Write the data out again, exactly as given.

* Start COLLECTED DATA *

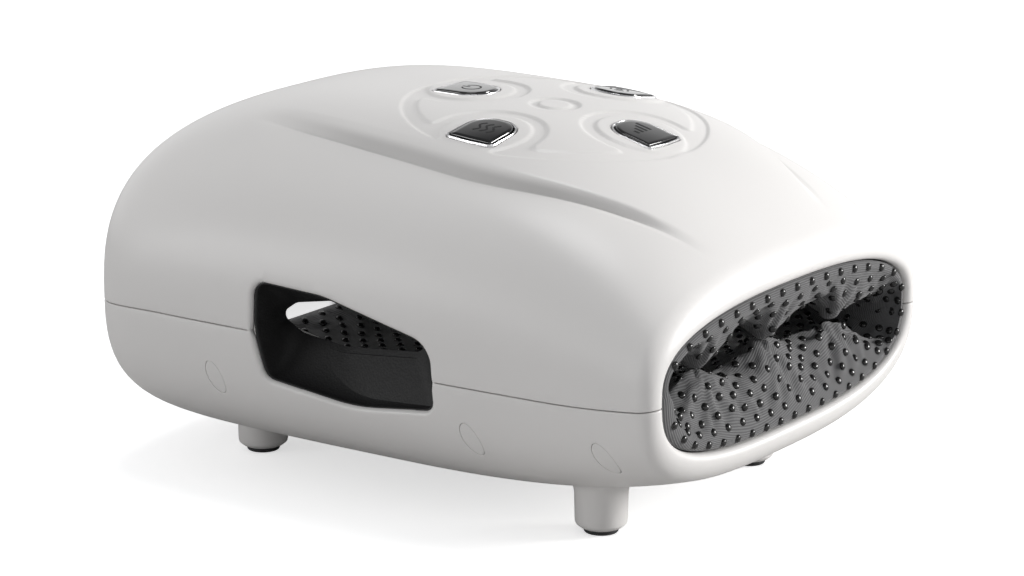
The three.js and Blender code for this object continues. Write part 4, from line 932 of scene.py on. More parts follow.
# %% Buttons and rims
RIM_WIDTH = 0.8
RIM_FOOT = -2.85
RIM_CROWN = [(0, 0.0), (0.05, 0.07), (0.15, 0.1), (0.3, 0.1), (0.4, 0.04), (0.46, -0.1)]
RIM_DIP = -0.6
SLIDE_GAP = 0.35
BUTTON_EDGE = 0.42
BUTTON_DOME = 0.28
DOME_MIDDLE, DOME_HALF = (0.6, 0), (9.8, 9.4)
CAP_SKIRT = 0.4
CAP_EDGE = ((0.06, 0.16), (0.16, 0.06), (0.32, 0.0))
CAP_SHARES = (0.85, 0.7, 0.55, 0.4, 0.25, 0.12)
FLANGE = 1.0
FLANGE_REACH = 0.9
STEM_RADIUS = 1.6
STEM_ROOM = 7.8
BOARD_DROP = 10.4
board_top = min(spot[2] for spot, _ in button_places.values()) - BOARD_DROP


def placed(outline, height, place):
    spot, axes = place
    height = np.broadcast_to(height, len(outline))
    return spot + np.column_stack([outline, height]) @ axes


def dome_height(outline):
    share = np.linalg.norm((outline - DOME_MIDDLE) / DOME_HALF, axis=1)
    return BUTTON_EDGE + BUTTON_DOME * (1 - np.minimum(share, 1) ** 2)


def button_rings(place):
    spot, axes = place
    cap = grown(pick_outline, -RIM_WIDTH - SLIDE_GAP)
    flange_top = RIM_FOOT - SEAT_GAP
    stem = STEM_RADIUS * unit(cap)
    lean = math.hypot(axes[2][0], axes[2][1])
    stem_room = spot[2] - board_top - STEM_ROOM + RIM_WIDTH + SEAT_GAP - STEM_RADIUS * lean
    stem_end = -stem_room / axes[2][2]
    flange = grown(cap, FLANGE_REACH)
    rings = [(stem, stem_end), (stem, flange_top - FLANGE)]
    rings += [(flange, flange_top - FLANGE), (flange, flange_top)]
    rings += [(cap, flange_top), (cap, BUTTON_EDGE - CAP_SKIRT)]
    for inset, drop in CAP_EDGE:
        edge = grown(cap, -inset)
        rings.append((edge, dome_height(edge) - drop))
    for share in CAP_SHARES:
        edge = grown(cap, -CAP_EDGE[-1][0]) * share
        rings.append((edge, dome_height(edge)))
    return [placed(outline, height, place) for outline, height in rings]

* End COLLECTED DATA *

### [REPLY TO THE TASK]
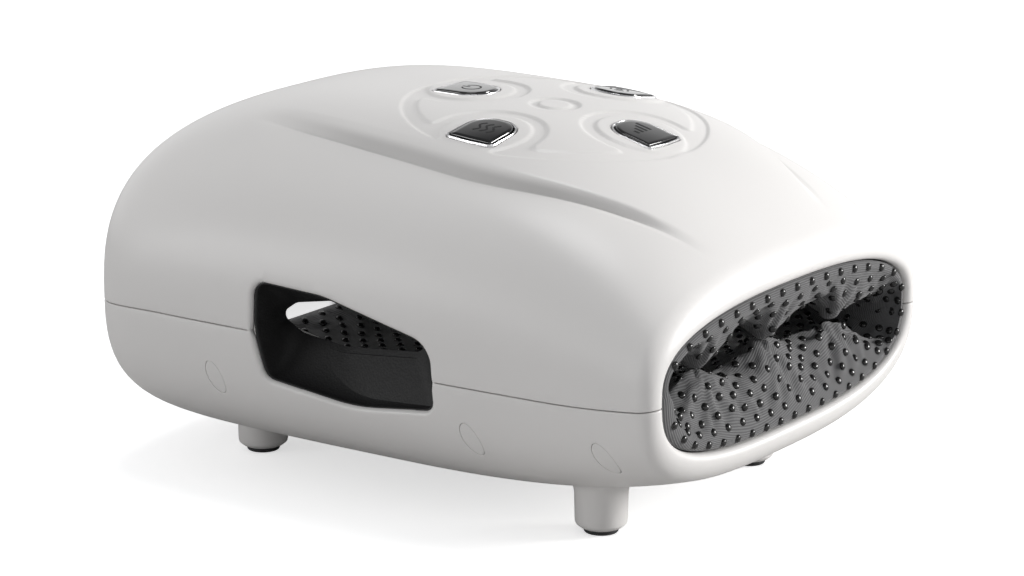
The three.js and Blender code for this object continues. Write part 4, from line 932 of scene.py on. More parts follow.
# %% Buttons and rims
RIM_WIDTH = 0.8
RIM_FOOT = -2.85
RIM_CROWN = [(0, 0.0), (0.05, 0.07), (0.15, 0.1), (0.3, 0.1), (0.4, 0.04), (0.46, -0.1)]
RIM_DIP = -0.6
SLIDE_GAP = 0.35
BUTTON_EDGE = 0.42
BUTTON_DOME = 0.28
DOME_MIDDLE, DOME_HALF = (0.6, 0), (9.8, 9.4)
CAP_SKIRT = 0.4
CAP_EDGE = ((0.06, 0.16), (0.16, 0.06), (0.32, 0.0))
CAP_SHARES = (0.85, 0.7, 0.55, 0.4, 0.25, 0.12)
FLANGE = 1.0
FLANGE_REACH = 0.9
STEM_RADIUS = 1.6
STEM_ROOM = 7.8
BOARD_DROP = 10.4
board_top = min(spot[2] for spot, _ in button_places.values()) - BOARD_DROP


def placed(outline, height, place):
    spot, axes = place
    height = np.broadcast_to(height, len(outline))
    return spot + np.column_stack([outline, height]) @ axes


def dome_height(outline):
    share = np.linalg.norm((outline - DOME_MIDDLE) / DOME_HALF, axis=1)
    return BUTTON_EDGE + BUTTON_DOME * (1 - np.minimum(share, 1) ** 2)


def button_rings(place):
    spot, axes = place
    cap = grown(pick_outline, -RIM_WIDTH - SLIDE_GAP)
    flange_top = RIM_FOOT - SEAT_GAP
    stem = STEM_RADIUS * unit(cap)
    lean = math.hypot(axes[2][0], axes[2][1])
    stem_room = spot[2] - board_top - STEM_ROOM + RIM_WIDTH + SEAT_GAP - STEM_RADIUS * lean
    stem_end = -stem_room / axes[2][2]
    flange = grown(cap, FLANGE_REACH)
    rings = [(stem, stem_end), (stem, flange_top - FLANGE)]
    rings += [(flange, flange_top - FLANGE), (flange, flange_top)]
    rings += [(cap, flange_top), (cap, BUTTON_EDGE - CAP_SKIRT)]
    for inset, drop in CAP_EDGE:
        edge = grown(cap, -inset)
        rings.append((edge, dome_height(edge) - drop))
    for share in CAP_SHARES:
        edge = grown(cap, -CAP_EDGE[-1][0]) * share
        rings.append((edge, dome_height(edge)))
    return [placed(outline, height, place) for outline, height in rings]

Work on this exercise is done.